In the listing below, locate the line that contains "Turn this picture" and the line that contains "cavity_floor = 16.5". Restate word for word those two lines and every line between them, and nothing else.
○ ○ ○ ○
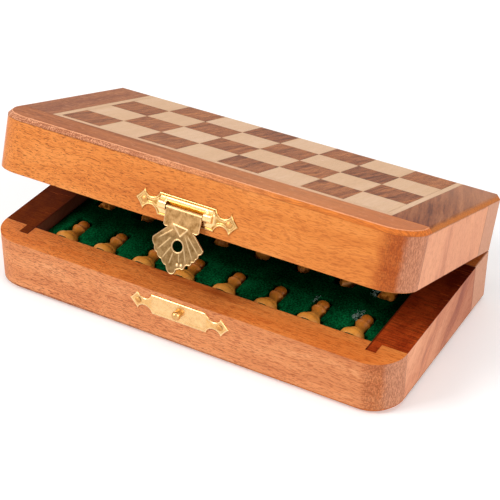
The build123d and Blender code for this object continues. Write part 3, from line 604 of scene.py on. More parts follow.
def manShape(kind):
    stem, foot = men["stem"], ranks[kind]["foot"]
    if kind == "pawns":
        base = [(0, 0, 1), (0, foot - 0.9, 1), (0.2, foot - 0.66, 1), (1.4, foot - 0.1), (2.3, foot), (3.0, foot - 0.2),
                (3.7, foot - 0.7), (4.2, foot - 1.2, 1), (4.4, foot - 1.6, 1), (5.2, foot - 1.5), (6.2, foot - 2.0)]
        neck = [(7.1, stem + 0.5), (8.1, stem + 0.1), (9.3, stem - 0.05), (10.1, stem + 0.1)]
        collar = [(11.0, stem + 0.55, 1), (11.1, stem + 0.85, 1), (11.45, stem + 0.95), (11.8, stem + 0.85, 1),
                  (11.95, 1.8, 1), (12.35, 1.75, 1)]
        return turned(smoothLine(base + neck + collar + ballKnots(14.68, 2.72, -46)))
    if kind == "knights":
        verts, faces = turned(smoothLine(footKnots(foot)[:-1] + [(7.4, stem, 1), (7.4, 0, 1)]))
        head, headFaces = horseHead()
        return verts + head, faces + [tuple(i + len(verts) for i in face) for face in headFaces]
    upper, ball, count, shapeOf = {
        "rooks": ([(9.8, stem), (11.2, stem + 0.5), (12.5, stem + 0.3), (12.75, stem + 0.02, 1), (14.1, stem + 0.3),
                   (15.3, 3.25), (15.5, 3.5, 1), (15.9, 3.55), (18.8, 3.5), (19.0, 3.38, 1), (19.0, 2.5, 1),
                   (18.9, 2.4, 1), (17.8, 2.3, 1), (17.8, 0, 1)], None, 48, rookNotch),
        "bishops": ([(10.9, stem), (12.3, stem + 0.5), (13.5, stem + 0.3), (13.8, stem - 0.15, 1), (15.2, 2.75),
                     (16.8, 3.0), (18.2, 2.5), (19.3, 1.5), (19.9, 0.55, 1)], 20.7, 64, bishopSlit),
        "queen": ([(12.2, stem), (13.7, stem + 0.5), (15.0, stem + 0.3), (15.3, stem, 1), (17.5, 2.35), (19.6, 2.95),
                   (21.4, 3.7, 1), (21.75, 3.55, 1), (21.4, 2.8, 1), (22.0, 1.6), (22.3, 0.5, 1)], 23.1, 64, coronet),
        "king": ([(13.4, stem), (14.9, stem + 0.5), (16.2, stem + 0.3), (16.5, stem, 1), (18.6, 2.4), (20.6, 3.0),
                  (22.0, 3.6, 1), (22.3, 3.45), (22.8, 2.6), (23.1, 1.3), (23.2, 0, 1)], None, 44, None),
    }[kind]
    top = ballKnots(ball, 0.9, -50) if ball else []
    verts, faces = turned(smoothLine(footKnots(foot) + upper + top), count, shapeOf)
    if kind == "king":
        crossOnTop(verts, faces)
    return verts, faces


def feltShape(radius):
    # a cut disc of felt, its edge a little uneven
    def frayed(height, r, angle):
        return height, r * (1 + 0.012 * sin(9 * angle + 3 * height) + 0.01 * sin(23 * angle)) if r > 1 else r
    t = men["feltThick"]
    return turned([(0, 0), (0, radius - 0.1), (-0.08, radius), (0.08 - t, radius), (-t, radius - 0.1), (-t, 0)],
                  48, frayed)


def rowTree():
    # instances of the piece itself along a row of pockets
    tree, given = groupTree("rowOfMen", {"Man": "Geometry", "Count": "Int", "First file": "Vector",
                                         "Spacing": "Vector", "Finish": "Material"}, "Row")
    files = addNode(tree, "GeometryNodeMeshLine", {}, {"Count": given["Count"], "Start Location": given["First file"],
                                                      "Offset": given["Spacing"]}).outputs[0]
    row = addNode(tree, "GeometryNodeInstanceOnPoints", {}, {"Points": files, "Instance": given["Man"]}).outputs[0]
    solid = addNode(tree, "GeometryNodeRealizeInstances", {}, {"Geometry": row}).outputs[0]
    done = addNode(tree, "GeometryNodeSetMaterial", {}, {"Geometry": solid, "Material": given["Finish"]}).outputs[0]
    addNode(tree, "NodeGroupOutput", {}, {"Row": done})
    return tree


rowOfMen = rowTree()


def layInRow(piece, files, spacing):
    # repeat the piece at evenly spaced files
    bake(piece, rowOfMen, {"Count": files[1], "First file": (files[0] * mm, 0, 0), "Spacing": (spacing * mm, 0, 0),
                           "Finish": piece.data.materials[0]})


def lying(kind):
    # which way the head points along y, and where the foot ends
    if kind == "pawns":
        return 1, men["pawnFootY"]
    return -1, men["officerTipY"] + ranks[kind]["height"]


def inTray(points, tray):
    # from the base to the same place in the tray asked for, mirrored and swung open for the lid
    if tray == "base":
        return points
    return [swing((x, y, shutBox["shutHeight"] - z)) for x, y, z in points]


def laid(points, kind):
    # from standing to lying along the base: the axis at the height its foot gives it
    towards, footY = lying(kind)
    axis = shutBox["trayHeight"] - men["belowRim"] - ranks[kind]["foot"]
    return [(x, footY + towards * height, axis + towards * -y) for x, y, height in points]


boxwood = dict(railWood, seed=61.0, grain=alongY, band=(20.0, 4.0), poreDark=0.0, fleckDark=0.12, roughness=0.42,
               fibreShare=0.25, contrast=0.4, polish=0.35,
               colours=threeTones("#CE8230", "#F0A040", "#FAB452"), zones=[
                   # painted shade: the pawns' heads and the officers, further in under the lid, are darker
                   tint(1, -25.0, -14.0, "#CCB084", along=(1, -5.0, -9.0), blend="MULTIPLY"),
                   tint(1, -9.0, -4.0, "#C6AA7C", blend="MULTIPLY", amount=0.7)])
stainedWood = dict(boxwood, seed=67.0, zones=[], colours=threeTones("#4A2216", "#5E2E1E", "#6E3A26"))
material, tree = newMaterial("green_felt")
feltMaterial = finishMaterial(material, addNode(tree, "ShaderNodeBsdfPrincipled", {
    "Base Color": linear("#0B4A22"), "Roughness": 0.95, "Specular IOR Level": 0.1}))

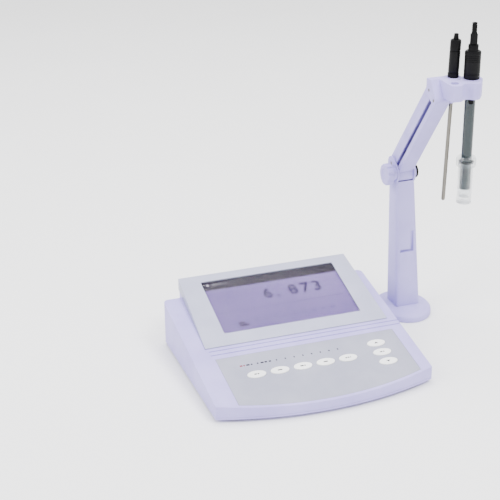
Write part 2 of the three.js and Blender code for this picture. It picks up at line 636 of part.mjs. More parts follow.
function keypad() {
  const overlay = deckSlab(overlayOutline(GAP), -RECESS + GAP + OVERLAY, -RECESS + GAP);
  const holes = keyPlaces.map((at) => oval(at, KEY_CLEARANCE, -NEAR, NEAR));
  add("keypad_overlay", cut(overlay, ...holes), GREY);
  keyPlaces.forEach((at, i) => {
    const top = -RECESS + GAP + OVERLAY + KEY_RISE;
    const cap = oval(at, 0, KEY_UNDERSIDE, top);
    const flange = oval(at, KEY_FLANGE_EDGE, KEY_UNDERSIDE, KEY_UNDERSIDE + KEY_FLANGE);
    add(`key_${i + 1}`, cap.add(flange), KEY_WHITE);
  });
  const columnBack = KEY_COLUMN_Y + KEY_COLUMN_PITCH * (KEY_COLUMN_COUNT - 1);
  const boardY = [KEY_COLUMN_Y - KEY_WIDTH, columnBack + KEY_WIDTH].map(alongDeck);
  const board = box([KEY_BOARD_LEFT, KEY_BOARD_RIGHT], boardY, [KEY_BOARD_TOP - BOARD, KEY_BOARD_TOP]);
  const domes = keyPlaces.map(([x, y]) => {
    return cylinder("z", [x, alongDeck(y)], DOME_RADIUS, KEY_BOARD_TOP - BOARD, KEY_BOARD_TOP + DOME_HEIGHT, 8);
  });
  add("key_board", placed(join(board, ...domes), deckFrame), BOARD_GREEN);
}

function boards() {
  const top = MAIN_BOARD_Z + BOARD;
  const board = box([-MAIN_BOARD_X, MAIN_BOARD_X], [MAIN_BOARD_FRONT, MAIN_BOARD_BACK], [MAIN_BOARD_Z, top]);
  const middle = (MAIN_BOARD_FRONT + MAIN_BOARD_BACK) / 2;
  const chips = [PROCESSOR, AMPLIFIER, TRANSFORMER, HEADER].map(({ x, y, width, depth, height }) => {
    const across = grown([x, x], width / 2);
    return box(across, grown([middle + y, middle + y], depth / 2), [MAIN_BOARD_Z, top + height]);
  });
  add("main_board", join(board, ...chips), BOARD_GREEN);
}

function rubberFoot(name, at) {
  const profile = [
    [0, 0],
    [RUBBER_RADIUS - RUBBER_EDGE, 0],
    [RUBBER_RADIUS, RUBBER_EDGE],
    [RUBBER_RADIUS, FOOT_LIFT - GAP],
    [RUBBER_PEG, FOOT_LIFT - GAP],
    [RUBBER_PEG, FOOT_LIFT + FLOOR],
    [0, FOOT_LIFT + FLOOR],
  ];
  add(name, turned("z", at, profile, SMALL_ROUND), RUBBER);
}

function screw(name, at, headZ, length) {
  const profile = [
    [0, headZ],
    [SCREW_HEAD_RADIUS, headZ],
    [SCREW_HEAD_RADIUS, headZ + SCREW_HEAD],
    [SCREW_RADIUS, headZ + SCREW_HEAD],
    [SCREW_RADIUS, headZ + SCREW_HEAD + length],
    [0, headZ + SCREW_HEAD + length],
  ];
  add(name, turned("z", at, profile, SMALL_ROUND), STEEL);
}

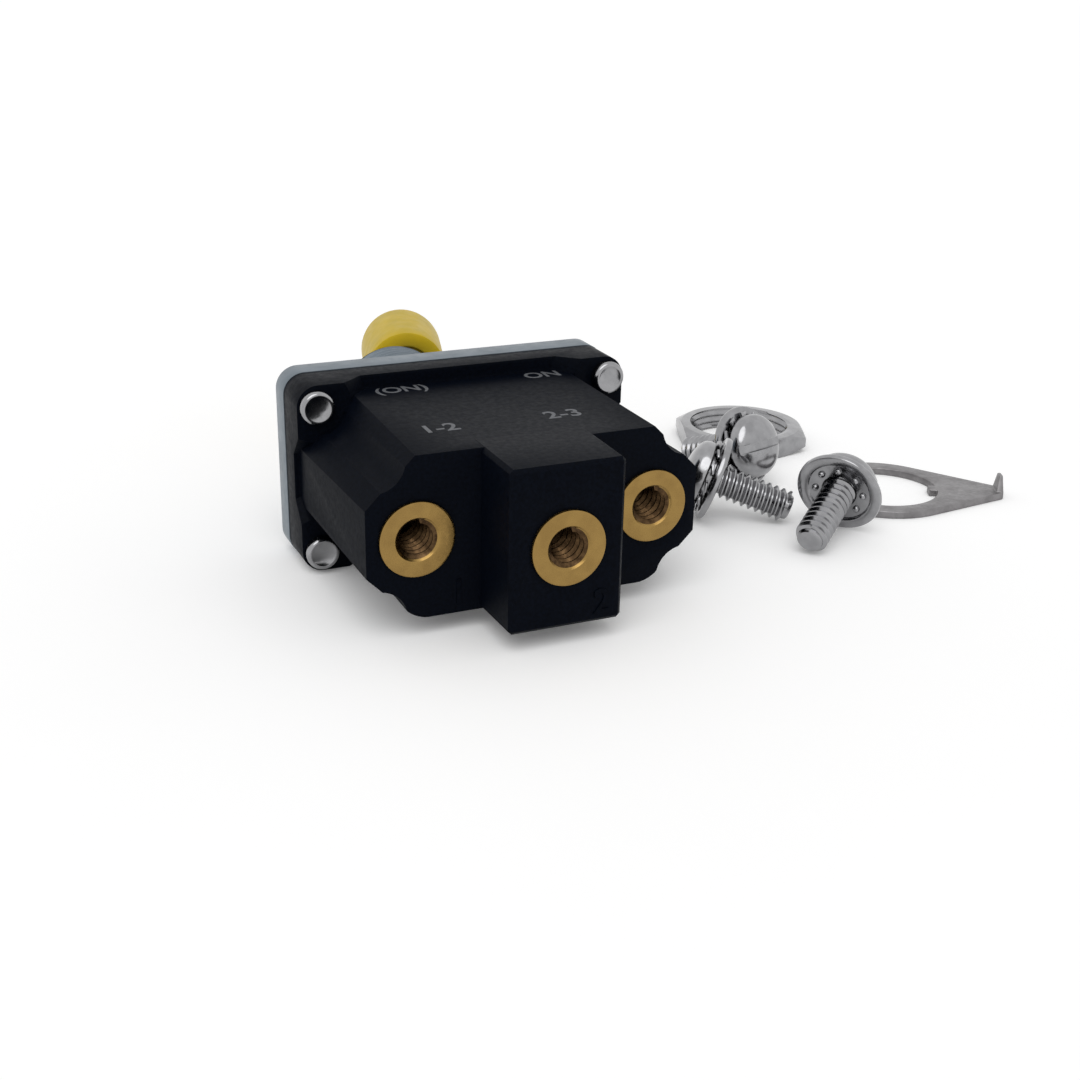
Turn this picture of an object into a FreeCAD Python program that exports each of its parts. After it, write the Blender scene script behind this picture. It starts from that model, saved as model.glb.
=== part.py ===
import FreeCAD, Part
import math
import os

# Sealed one-pole toggle switch with three screw terminals, sizes in mm.
# Origin: middle of the mounting face, on the bushing's axis.
# +Y out of the panel along the bushing, +X along the long side, +Z across it.

V = FreeCAD.Vector
Y_AXIS = V(0, 1, 0)
Z_AXIS = V(0, 0, 1)
os.makedirs("parts", exist_ok=True)

# Driving sizes of the cover and the case
cover_half_x = 16.65
cover_half_z = 9.2
cover_corner_r = 2.1
cover_plate = 1.0
cover_skirt_depth = 3.0
cover_skirt_wall = 0.6
cover_edge = 0.4
gasket_thick = 0.6
fit_gap = 0.05
flange_inset = 0.05
rim_depth = 2.75
pad_depth = 1.8
pad_r = 3.4
body_inset_x = 0.9
body_inset_z = 1.73
body_draft = 0.3
side_face = 24.6
centre_face = 31.0
block_half_x = 5.35
block_edge = 0.35
channel_r = 2.7
channel_start = 192.0
channel_end = 260.0
cavity_wall_x = 2.75
cavity_wall_z = 2.17
cavity_corner = 1.3
cavity_floor = 16.5

# Driving sizes of the bushing, the lever and what works with them
bushing_r = 5.95
bushing_length = 15.1
bushing_hub_step = 0.45
thread_groove = 0.45
thread_step = 1.5
thread_run = 1.2
bushing_flange_r = 7.0
bushing_flange_gap = 0.4
swing_gap = 0.1
seal_wall = 0.25
bushing_flange_thick = 1.0
bushing_chamfer = 0.5
keyway_width = 1.5
keyway_depth = 0.75
pivot_height = 5.0
pivot_pin_r = 0.8
pivot_pin_inset = 0.2
lever_lean = 15.0
ball_r = 3.2
ball_gap = 0.1
neck_r = 1.7
neck_top = 11.5
baton_r = 3.2
taper_top = 24.0
baton_tip = 33.0
baton_bevel = 1.2
stem_r = 1.7
stem_end = 8.0
plunger_bore_r = 1.2
plunger_bore_top = 3.0
plunger_r = 1.1
plunger_top = 6.5
plunger_reach = 12.9
spring_wire_r = 0.18
spring_coil_r = 0.85
spring_turns = 5
spring_steps = 10
seal_seat = 12.2
seal_thick = 2.0
cap_low = 20.5
cap_r_low = 4.55
cap_r_high = 4.85
cap_shoulder = 30.15
cap_gap = 0.02

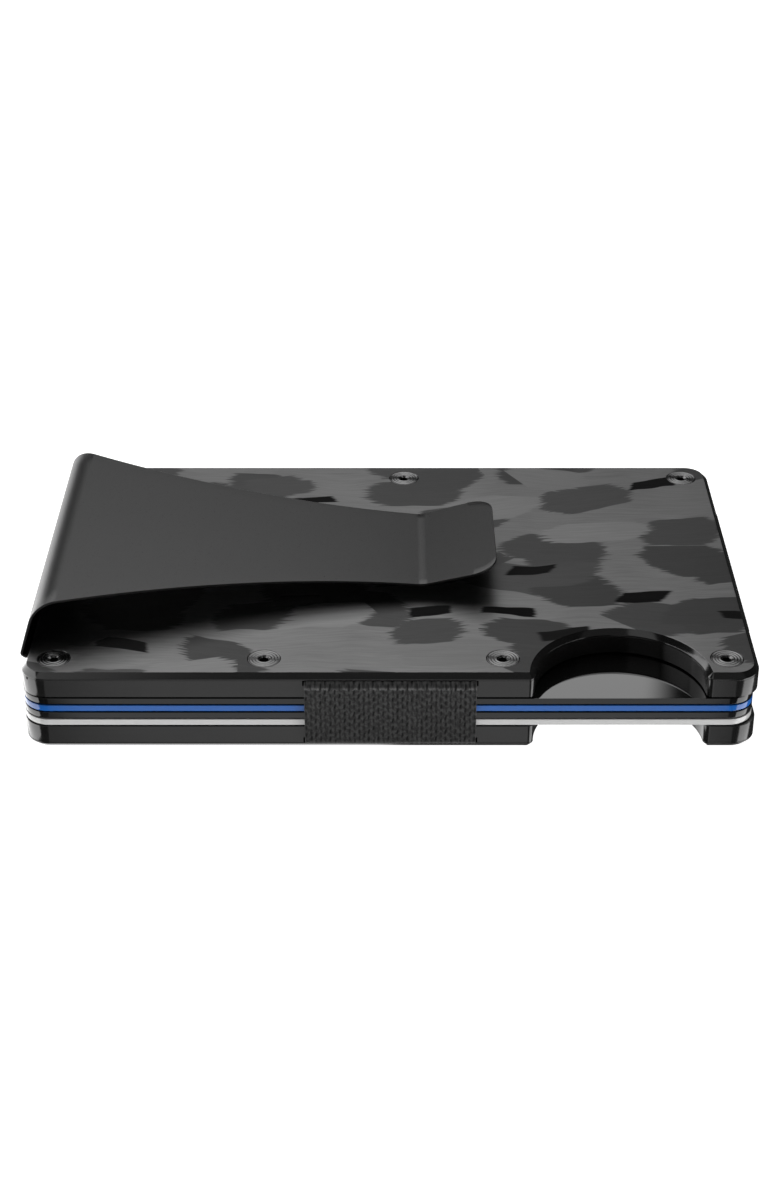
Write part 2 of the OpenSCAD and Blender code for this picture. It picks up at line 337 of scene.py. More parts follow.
def card_plastic(name, colour):
    """Laminated plastic: smooth and glossy, with a faint grain and a duller cut edge."""
    material, tree, shader = finish_material(name, IOR=1.5)
    place = place_in(tree)
    grain = Wire.node(tree, "ShaderNodeTexNoise", None, {"Vector": place, "Scale": 1.7, "Detail": 3.0})
    smear = Wire.node(tree, "ShaderNodeTexNoise", None, {"Vector": place, "Scale": 0.11, "Detail": 2.0})
    facing = Wire.node(tree, "ShaderNodeNewGeometry", output="Normal")
    upright = Wire.node(tree, "ShaderNodeSeparateXYZ", None, {0: facing}, "Z").math("ABSOLUTE").step(0.6, 0.9)
    tone = grain.mix(0.94, 1.06)
    base = Wire.node(tree, "ShaderNodeRGB")
    base.socket.default_value = (*colour, 1)
    painted = Wire.node(tree, "ShaderNodeVectorMath", {"operation": "SCALE"}, {0: base, "Scale": tone})
    tree.links.new(painted.socket, shader.inputs["Base Color"])
    roughness = upright.mix(0.06, 0.03) + smear.step(0.45, 0.75) * 0.03
    tree.links.new(roughness.socket, shader.inputs["Roughness"])
    return material


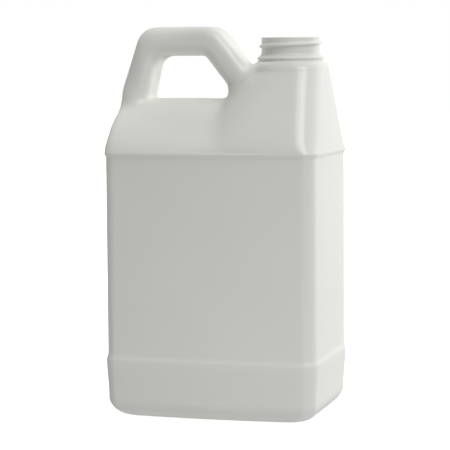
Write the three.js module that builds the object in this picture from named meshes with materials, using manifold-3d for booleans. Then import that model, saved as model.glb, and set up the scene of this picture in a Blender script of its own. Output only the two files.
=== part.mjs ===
// Half-gallon f-style jug in blow-moulded polyethylene: one hollow piece with an open threaded neck,
// a hollow grip handle in line with the neck, sloped shoulders and recessed label panels.
// Millimetres, +Z up, X along the broad faces with the neck at +X, origin at the centre of the base.
import * as THREE from 'three';
import { mergeVertices } from 'three/addons/utils/BufferGeometryUtils.js';
import Module from 'manifold-3d';

// Driving dimensions
const WALL = 1.2; // wall of the body, shoulders and handle
const BODY_W = 132.6; // over the base band and the ledge
const BODY_D = 99.0;
const BOW = 4.0; // how far the broad faces bulge in the middle
const CORNER_R = 9.4; // upright corners of the body, in plan
const PANEL_RECESS = 1.05; // label panel behind the band and the ledge
const BAND_TOP_Z = 36.0;
const LEDGE_Z = 160.3; // lower edge of the shoulders
const STEP_H = 2.4; // height of the slanted steps that frame the label panel
const HEEL_R = 11.5; // rounding from the walls to the base
const FOOT_CORNER_R = 11.0;
const BAND_DRAFT = 1.3; // how far the band draws in on its way down to the heel
const PUSH_UP = { inset: 25, slope: 5, height: 2.5 }; // hollow in the middle of the base

const CREST_Z = 192.8; // ridge of the low shoulder, under the grip
const LOW_SHOULDER = { rise: 1.25, round: 1.6 }; // exponents of its cross section
const END_TAPER = { left: 0.059, right: 0.085 }; // lean of the narrow ends above the ledge

const NECK_X = 40.6;
const TOWER_TOP_Z = 209.0; // where the high shoulder starts to close in to the collar
const TOWER_TOP = { left: 16.3, halfDepth: 24.4, cornerLeft: 23.6, cornerRight: 14.5 };
const TOWER_FOOT = { left: -24.0, cornerLeft: 40.0 };
const COLLAR_FOOT = { z: 215.0, radius: 20.0 };

const GRIP_DEPTH = 27.5; // handle, measured across the jug
const GRIP_EDGE_R = 6.0;
const HANDLE_TOP_Z = 236.4;
// Corners of the handle plate seen from the front: [x, z, rounding]
const HANDLE_OUTLINE = [
  [-65.6, 176.0, 0],
  [-64.6, 197.5, 26],
  [-51.8, HANDLE_TOP_Z, 12.5],
  [-3.9, HANDLE_TOP_Z, 14.6],
  [36.0, 186.2, 0],
  [36.0, 176.0, 0],
];
const GRIP_HOLE = [
  [-48.2, 191.8, 5],
  [3.2, 191.8, 4.5],
  [3.4, 200.3, 8],
  [-11.0, 218.8, 5],
  [-42.0, 218.8, 10],
];

const RIM_Z = 229.5;
const NECK_R = 17.5;
const BORE_R = 15.2;
const COLLAR = { foot: 215.7, radius: 20.2, groove: 19.4, top: 220.2 }; // flare under the thread
const THREAD = { depth: 1.35, height: 2.3, pitch: 4.23, turns: 0.925, startDeg: 160, startZ: 223.0 };

// Fineness of the faceted surface
const CORNER_STEPS = 5;
const BROAD_STEPS = 8;
const END_STEPS = 2;
const HEEL_STEPS = 6;
const NECK_STEPS = 40;
const FINEST = 0.004; // no facet is thinner than this

const wasm = await Module();
wasm.setup();

// A closed three.js geometry as a manifold solid, and back.
function toSolid(geometry) {
  const bare = geometry.clone();
  bare.deleteAttribute('normal');
  bare.deleteAttribute('uv');
  const merged = mergeVertices(bare, 1e-4);
  return new wasm.Manifold(new wasm.Mesh({
    numProp: 3,
    vertProperties: merged.attributes.position.array,
    triVerts: new Uint32Array(merged.index.array),
    tolerance: FINEST,
  }));
}

function toGeometry(solid) {
  const mesh = solid.getMesh();
  const geometry = new THREE.BufferGeometry();
  geometry.setAttribute('position', new THREE.BufferAttribute(mesh.vertProperties, 3));
  geometry.setIndex(new THREE.BufferAttribute(mesh.triVerts, 1));
  geometry.computeVertexNormals();
  return geometry;
}

// A skin over rings of equally many points, closed with a fan at each end.
function loft(rings) {
  const count = rings[0].length;
  const points = rings.flat();
  const index = [];
  for (let level = 0; level < rings.length - 1; level++) {
    for (let i = 0; i < count; i++) {
      const a = level * count + i;
      const b = level * count + ((i + 1) % count);
      index.push(a, b, b + count, a, b + count, a + count);
    }
  }
  const centre = (ring) => ring.reduce((sum, p) => sum.add(p), new THREE.Vector3()).divideScalar(count);
  const first = points.push(centre(rings[0])) - 1;
  const last = points.push(centre(rings.at(-1))) - 1;
  const top = (rings.length - 1) * count;
  for (let i = 0; i < count; i++) {
    const next = (i + 1) % count;
    index.push(first, next, i, last, top + i, top + next);
  }
  const geometry = new THREE.BufferGeometry().setFromPoints(points);
  geometry.setIndex(index);
  return geometry;
}

// One level of the body in plan: straight ends, bowed broad faces and round corners, anticlockwise.
function planRing({ z, left, right, halfDepth, bow = 0, cornerLeft, cornerRight }) {
  const depthAt = (x) => halfDepth - bow * (2 * x / BODY_W) ** 2;
  const ring = [];
  const arc = (cx, cy, radius, startDeg) => {
    for (let i = 0; i <= CORNER_STEPS; i++) {
      const angle = THREE.MathUtils.degToRad(startDeg + 90 * i / CORNER_STEPS);
      ring.push(new THREE.Vector3(cx + radius * Math.cos(angle), cy + radius * Math.sin(angle), z));
    }
  };
  const broad = (from, to, side) => {
    for (let i = 1; i < BROAD_STEPS; i++) {
      const x = THREE.MathUtils.lerp(from, to, i / BROAD_STEPS);
      ring.push(new THREE.Vector3(x, side * depthAt(x), z));
    }
  };
  const end = (x, from, to) => {
    for (let i = 1; i < END_STEPS; i++) {
      ring.push(new THREE.Vector3(x, THREE.MathUtils.lerp(from, to, i / END_STEPS), z));
    }
  };
  const xl = left + cornerLeft;
  const xr = right - cornerRight;
  const yl = depthAt(xl) - cornerLeft;
  const yr = depthAt(xr) - cornerRight;
  arc(xl, -yl, cornerLeft, 180);
  broad(xl, xr, -1);
  arc(xr, -yr, cornerRight, 270);
  end(right, -yr, yr);
  arc(xr, yr, cornerRight, 0);
  broad(xr, xl, 1);
  arc(xl, yl, cornerLeft, 90);
  end(left, yl, -yl);
  return ring;
}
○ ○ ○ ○
[Response]:
Turn this picture of an object into a FreeCAD Python program that exports each of its parts. After it, write the Blender scene script behind this picture. It starts from that model, saved as model.glb.
=== part.py ===
import FreeCAD, Part
import math
import os

# Sealed one-pole toggle switch with three screw terminals, sizes in mm.
# Origin: middle of the mounting face, on the bushing's axis.
# +Y out of the panel along the bushing, +X along the long side, +Z across it.

V = FreeCAD.Vector
Y_AXIS = V(0, 1, 0)
Z_AXIS = V(0, 0, 1)
os.makedirs("parts", exist_ok=True)

# Driving sizes of the cover and the case
cover_half_x = 16.65
cover_half_z = 9.2
cover_corner_r = 2.1
cover_plate = 1.0
cover_skirt_depth = 3.0
cover_skirt_wall = 0.6
cover_edge = 0.4
gasket_thick = 0.6
fit_gap = 0.05
flange_inset = 0.05
rim_depth = 2.75
pad_depth = 1.8
pad_r = 3.4
body_inset_x = 0.9
body_inset_z = 1.73
body_draft = 0.3
side_face = 24.6
centre_face = 31.0
block_half_x = 5.35
block_edge = 0.35
channel_r = 2.7
channel_start = 192.0
channel_end = 260.0
cavity_wall_x = 2.75
cavity_wall_z = 2.17
cavity_corner = 1.3
cavity_floor = 16.5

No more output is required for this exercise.